- Episode no.: Season 32 Episode 11
- Directed by: Chris Clements
- Written by: Ryan Koh
- Production code: QABF04
- Original air date: January 3, 2021

Guest appearances
- Dan Aykroyd as Postage Stamp Fellow; Bob Balaban as the narrator;

Episode chronology
| ← Previous "A Springfield Summer Christmas for Christmas" | Next → "Diary Queen" |
- The Simpsons season 32

= The Dad-Feelings Limited =

"The Dad-Feelings Limited" is the 11th episode of the thirty-second season of the American animated television series The Simpsons, and the 695th episode overall. It aired in the United States on Fox on January 3, 2021. The episode was directed by Chris Clements and written by Ryan Koh.

In this episode, Kumiko wants to have a baby with Comic Book Guy, but he is hesitant due to his family history. Dan Aykroyd and Bob Balaban guest starred. The episode received positive reviews.

The episode's title is a reference to the Wes Anderson film The Darjeeling Limited, which has a similar story of doubtful fatherhood.

== Plot ==
Comic Book Guy and his wife Kumiko enjoy a lazy Sunday while Marge and Homer attend multiple children's birthday parties. Desperate for adult company, Marge and Homer leave the kids with Ned Flanders and go to Moe's for trivia night. Teaming up with Comic Book Guy and Kumiko, they win first place, and Marge and Kumiko relate over having overweight husbands. When Kumiko visits Marge, she bonds with Maggie and tells her husband she wants to have a child. Comic Book Guy, who works with children at his store every day and knows that he is an emotionally distant man, does not want to become a father.

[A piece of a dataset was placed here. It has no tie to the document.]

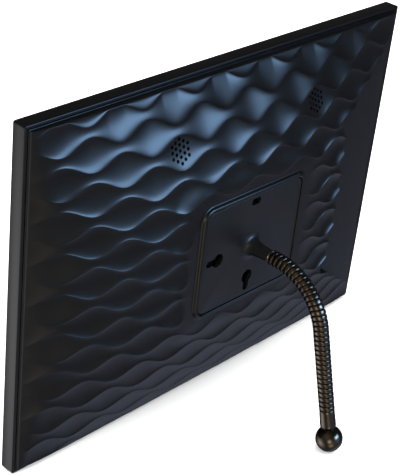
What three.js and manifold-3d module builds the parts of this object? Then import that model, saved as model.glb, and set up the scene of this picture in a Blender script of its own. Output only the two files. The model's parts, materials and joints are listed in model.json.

Kumiko arranges for her husband to attend a movie with the Simpsons, and he finds he truly enjoys introducing Bart and Lisa to classic movies. When the children become upset, however, he is unable to comfort them, and returns to his family home, where his philatelist father and other obsessive relatives live alone with their collections. It is then revealed that Comic Book Guy took solace in comic books as a child solely because his father never attended any of his beloved baseball games, causing him to choke during the championship. His father later admits that he did not go to the game for fear he would not know what to say if his son lost, but produces a ball autographed by his son's hero, Sandy Koufax, that he had intended to give him. The pair play a game of catch, and Comic Book Guy returns to his wife, telling her that he is now ready to start a family.

== Production ==

=== Casting ===
Dan Aykroyd guest-starred in the episode as Postage Stamp Fellow, Bob Balaban appeared as the narrator, and Jenny Yokobori appeared as Kumiko. The episode marked the first appearance of Yokobori as Kumiko, replacing previous actor Tress MacNeille. This followed the show's announcement that white actors would no longer voice non-white characters.

=== Development ===
In 2020, Fox released eight promotional pictures from the episode.

=== Release ===
The episode originally aired on January 3, 2021, at 9:01 PM.

== Reception ==

=== Viewing figures ===
In the United States, the episode was watched live by 1.89 million viewers.

=== Critical response ===
Tony Sokol with Den of Geek, said "The Simpsons goes back to the past to make way for the future on Season 32, episode 11. “The Dad Feelings-Limited” is an origin story, revealing the sad and lonely tale of Comic Book Guy. No, it isn't done in panel layouts, and his super strength turns out to be his greatest weakness." He gave the episode 4.5/5 stars.

Jesse Bereta of Bubbleblabber gave the episode a 7.5 out of 10. He was surprised by the story about Comic Book Guy and enjoyed the deeper look into the character. He liked how the Simpson family was involved in the plot instead of having its own story. He also thought the Wes Anderson parody format balanced the dramatic elements.

It was selected as one of the best TV episodes of 2021 in the New York Times.

===Awards and nominations===
The episode was nominated for the Primetime Emmy Award for Outstanding Animated Program at the 73rd Primetime Creative Arts Emmy Awards, but lost to the Primal episode "Plague of Madness".